To describe more complex input, like arrays, you would use the following syntax:

from tabpy_tools.schema import generate_schema

schema = generate_schema(
  input={'x': [6.35, 6.40, 6.65, 8.60],
         'y': [1.95, 1.95, 2.05, 3.05]},
  output=[0, 0, 0, 1],
  input_description={'x': 'list of x values',
                     'y': 'list of y values'},
  output_description='cluster Ids for each point x, y')

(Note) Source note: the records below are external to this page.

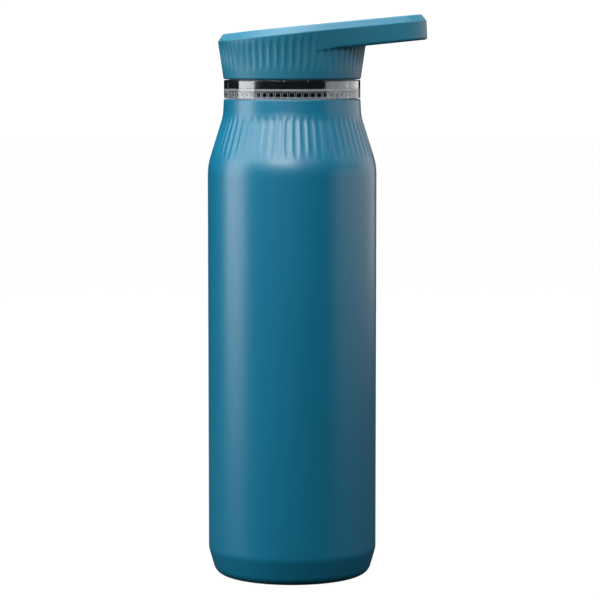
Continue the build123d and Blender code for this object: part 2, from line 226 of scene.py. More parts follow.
# ---- outlines and meshes ------------------------------------------------------------------------
def rounded(corners, radii, step=10.0, support=0.3):
    """Corners of an outline with arcs at the inner ones, and support points beside each arc.

    A support point keeps the shading of a long flat stretch from leaning towards its arc.
    """
    points = [Vector(corners[0])]
    for before, corner, after, radius in zip(corners, corners[1:], corners[2:], radii):
        before, corner, after = Vector(before), Vector(corner), Vector(after)
        along, away = (corner - before).normalized(), (after - corner).normalized()
        turn = along.angle(away)
        if radius <= 0 or turn < 1e-4:
            points.append(corner)
            continue
        reach = radius * math.tan(turn / 2)
        start, end = corner - along * reach, corner + away * reach
        side = (away - along).normalized()
        centre = corner + side * (radius / math.cos(turn / 2))
        if (start - points[-1]).length > 2 * support:
            points.append(start - along * support)
        count = max(2, round(math.degrees(turn) / step))
        first = start - centre
        spin = math.copysign(turn, along.x * away.y - along.y * away.x)
        for index in range(count + 1):
            angle = spin * index / count
            cos_a, sin_a = math.cos(angle), math.sin(angle)
            turned = Vector((first.x * cos_a - first.y * sin_a, first.x * sin_a + first.y * cos_a))
            points.append(centre + turned)
        if (after - end).length > 2 * support:
            points.append(end + away * support)
    points.append(Vector(corners[-1]))
    return points


def ladder(start, end, count):
    """Evenly spaced points from start up to, and without, end."""
    start, end = Vector(start), Vector(end)
    return [start.lerp(end, index / count) for index in range(count)]


def closed_grid(name, columns, close_rows=True):
    """A piece from columns of points that go round the axis; each column is closed unless told."""
    mesh = bpy.data.meshes.new(name)
    rows = len(columns[0])
    verts = [point * MM for column in columns for point in column]
    faces = []
    for here in range(len(columns)):
        there = (here + 1) % len(columns)
        for row in range(rows if close_rows else rows - 1):
            above = (row + 1) % rows
            faces.append((here * rows + row, there * rows + row, there * rows + above, here * rows + above))
    mesh.from_pydata(verts, [], faces)
    shell = bmesh.new()
    shell.from_mesh(mesh)
    bmesh.ops.remove_doubles(shell, verts=shell.verts, dist=0.0005 * MM)
    bmesh.ops.dissolve_degenerate(shell, edges=shell.edges, dist=0.0005 * MM)
    bmesh.ops.recalc_face_normals(shell, faces=shell.faces)
    shell.to_mesh(mesh)
    shell.free()
    mesh.update()
    piece = bpy.data.objects.new(name, mesh)
    bpy.context.scene.collection.objects.link(piece)
    return piece


def at_turn(point, turn):
    """An (r, z) outline point turned round the axis."""
    return Vector((point[0] * math.cos(turn), point[0] * math.sin(turn), point[1]))


def lathe(name, outline, count):
    """A closed (r, z) outline revolved round the axis."""
    turns = [math.tau * index / count for index in range(count)]
    return closed_grid(name, [[at_turn(point, turn) for point in outline] for turn in turns])


def smooth(piece, sharp_angle=35.0):
    """Shades a piece smooth, with edges sharper than the angle left hard."""
    piece.data.shade_smooth()
    piece.data.set_sharp_from_angle(angle=math.radians(sharp_angle))


def ramp(value, start, end):
    """0 before start, 1 after end, and a smooth step between."""
    share = min(1.0, max(0.0, (value - start) / (end - start)))
    return share * share * (3 - 2 * share)


def run_out(value, length):
    """0 up to the end of a flute, 1 from a length inside it, and a parabola between."""
    share = min(1.0, max(0.0, value / length))
    return share * (2 - share)


def mark(piece, attribute, rule):
    """Writes a number on each point of a piece, from a rule that reads the point in millimetres."""
    layer = piece.data.attributes.new(attribute, "FLOAT", "POINT")
    layer.data.foreach_set("value", [rule(vertex.co / MM) for vertex in piece.data.vertices])


# ---- node trees ---------------------------------------------------------------------------------
def add_node(tree, kind, inputs=None, **settings):
    """Adds a node; inputs holds values, or sockets to link from, by input name or number."""
    node = tree.nodes.new(kind)
    for key, value in settings.items():
        setattr(node, key, value)
    for key, value in (inputs or {}).items():
        if isinstance(value, bpy.types.NodeSocket):
            tree.links.new(value, node.inputs[key])
        else:
            node.inputs[key].default_value = value
    return node


def new_relief_tree(name, inputs):
    """A geometry tree with named inputs, and the polar angle, height and normal of each point."""
    tree = bpy.data.node_groups.new(name, "GeometryNodeTree")
    tree.interface.new_socket("Geometry", in_out="INPUT", socket_type="NodeSocketGeometry")
    for socket, kind, value, about in inputs:
        made = tree.interface.new_socket(socket, in_out="INPUT", socket_type=kind, description=about)
        if value is not None:
            made.default_value = value
    tree.interface.new_socket("Geometry", in_out="OUTPUT", socket_type="NodeSocketGeometry")
    group = add_node(tree, "NodeGroupInput")
    place = add_node(tree, "GeometryNodeInputPosition")
    split = add_node(tree, "ShaderNodeSeparateXYZ", {0: place.outputs[0]})
    angle = add_node(tree, "ShaderNodeMath", {0: split.outputs[1], 1: split.outputs[0]}, operation="ARCTAN2")
    return tree, group.outputs, angle.outputs[0], split.outputs[2]


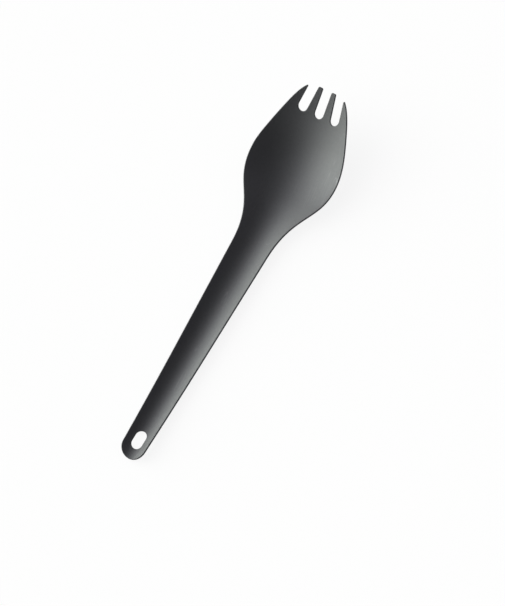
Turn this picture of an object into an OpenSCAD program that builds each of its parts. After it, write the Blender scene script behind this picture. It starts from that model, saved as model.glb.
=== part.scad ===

  client.deploy('clustering',
      clustering,
      'Returns cluster Ids for each data point specified by the pairs in x and y',
      schema=schema)

A schema described as such can be retrieved through the REST Endpoints API or through the get_endpoints client API as follows:

client.get_endpoints()['add']['schema']

Querying an Endpoint

Once a Python function has been deployed to the server process, you can use the client's query method to query it (assumes you’re already connected to the service):

x = [6.35, 6.40, 6.65, 8.60, 8.90, 9.00, 9.10]
y = [1.95, 1.95, 2.05, 3.05, 3.05, 3.10, 3.15]

client.query('clustering', x, y)

Response:

{
  'model': 'clustering',
  'response': [0, 0, 0, 1, 1, 1, 1],
  'uuid': '1ca01e46-733c-4a77-b3da-3ded84dff4cd',
  'version': 2
}

Evaluating Arbitrary Python Scripts

The other core functionality besides deploying and querying methods as endpoints is the ad-hoc execution of Python code, called evaluate. Evaluate does not have a Python API in tabpy-tools, only a raw REST interface that other client bindings can easily implement. Tableau connects to TabPy using REST Evaluate.

evaluate allows calling a deployed endpoint from within the Python code block. The convention for this is to use a provided function call tabpy.query in the code, which behaves like the query method in tabpy-tools. See the REST API documentation for an example.